When you don't record the advice you receive, the reasoning behind it, and the eventual outcomes of your decisions, you lose the opportunity to learn. You can't calibrate which types of AI counsel tend to serve you well and which lead you astray. You can't identify patterns in your own decision-making that might need adjustment.
This is the difference between someone who plays chess casually and someone who reviews their games. Both might play the same number of hours, but only one is systematically improving.
The better approach: Keep a decision journal that includes the AI counsel you received. Note what advice you followed, what you didn't, and why. Then — crucially — circle back after outcomes become clear. Did the AI advice prove wise? Where did it miss? What would you do differently next time? This practice transforms AI advisory use from a series of isolated events into a genuine learning system.
The Path to Wise Use
These seven mistakes share a common thread: they all involve misunderstanding the proper relationship between human judgment and AI assistance.

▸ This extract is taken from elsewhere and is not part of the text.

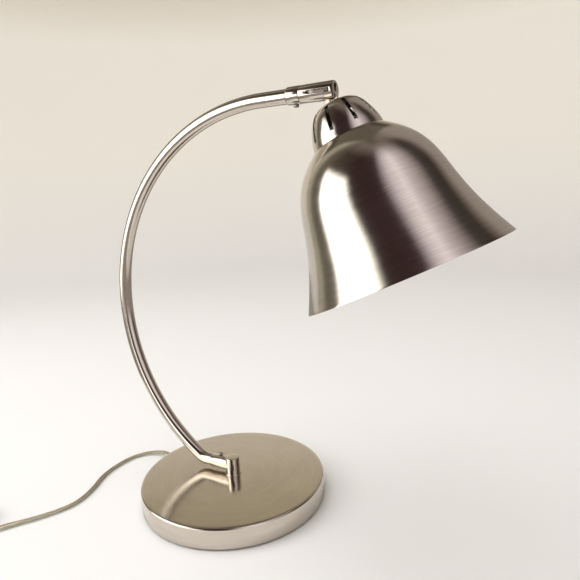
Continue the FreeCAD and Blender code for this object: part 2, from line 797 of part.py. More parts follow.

AI advisory tools are powerful precisely because they can offer perspectives we wouldn't generate ourselves, analysis we don't have time to perform, and challenges to assumptions we didn't know we held. But they're tools for enhancing human judgment, not replacing it.
The wisest users I've observed share certain habits. They ask thoughtful questions. They seek diverse perspectives. They actively invite challenge. They verify facts independently. They do the hard work of integration. And they track their decisions over time, learning from both successes and failures.
They treat AI counsel the way a good leader treats any counsel — as valuable input that informs but doesn't determine their choices. They remain the decision-maker, with all the responsibility and agency that entails.
This is the path to wise use: not treating AI as an oracle to obey, not dismissing it as unreliable, but integrating it thoughtfully into a broader practice of deliberate, well-counseled decision-making.
The tools are powerful. The question is whether we'll use them wisely.